Ovviamente sarà impossibile non restare conquistati da Bartleby e dal suo atteggiamento particolare e anticonformista, suscita molta tenerezza quel suo restare un po’ misterioso e quel suo sereno dire “Preferisco di no”… così come ci si rende conto che tanti aspetti di Bernard avranno lo stesso alone di impenetrabilità.

Questo testo è delicato, invita a guardare tra le sfumature, crea la condizione per rendersi conto che nella vita tante cose sfuggono e che spesso è troppo tardi per acchiapparle, certe occasioni non tornano più soprattutto con le persone che amiamo e il rischio è quello di restare con mille domande… con parole mai dette che ci restano dentro, con la voglia di essere vicini senza creare le possibilità.

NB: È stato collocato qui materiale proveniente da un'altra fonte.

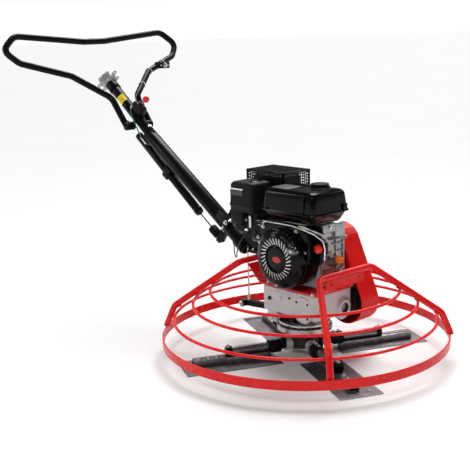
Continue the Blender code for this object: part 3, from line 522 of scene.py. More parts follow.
def cut(item, *cutters):
    """Subtracts the cutters' shapes for good and removes them."""
    for cutter in cutters:
        boolean = item.modifiers.new("cut", "BOOLEAN")
        boolean.operation = "DIFFERENCE"
        boolean.object = cutter
        boolean.solver = "EXACT"
    bpy.context.view_layer.update()
    mesh = bpy.data.meshes.new_from_object(item.evaluated_get(bpy.context.evaluated_depsgraph_get()))
    item.modifiers.clear()
    item.data = mesh
    mesh.shade_smooth()
    mesh.set_sharp_from_angle(angle=radians(SHARP))
    for cutter in cutters:
        bpy.data.objects.remove(cutter, do_unlink=True)
    return item


def cutter_from(name, fill, where):
    builder = bmesh.new()
    fill(builder)
    item = bpy.data.objects.new(name, finish_mesh(builder, name, where))
    bpy.context.scene.collection.objects.link(item)
    return item


# ---------------------------------------------------------------- the free cable


def make_throttle_loop():
    """The black throttle cable hangs from the handle's lower end and goes back up to the carburettor."""
    route = smooth(mm("-352 0 338, -354 0 318, -349 -2 295, -338 -6 285, -322 -16 292, -300 -34 316, -262 -52 360, "
        "-215 -60 405, -185 -68 433, -172 -70 438"), 8)
    loop = tube("throttle_cable_loop", route, 0.0022, look_name="cable_black", fineness=4,
        replaced=("throttle_loop",))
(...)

Nascono così i nostri rimpianti, quelli che ci accompagnano fino alla fine senza poter fare nulla per cambiare le cose perché chi ci lascia non torna.

Resta il vuoto.

Restano i perché.

Resta la domanda: “Chi ho perso”?

Molto, molto carino.

Un libro che lascia il segno, un libro che accarezza e fa riflettere,

un libro che resta come restano in noi le persone che abbiamo amato.

Ovviamente, prometto che leggerò ancora Pennac!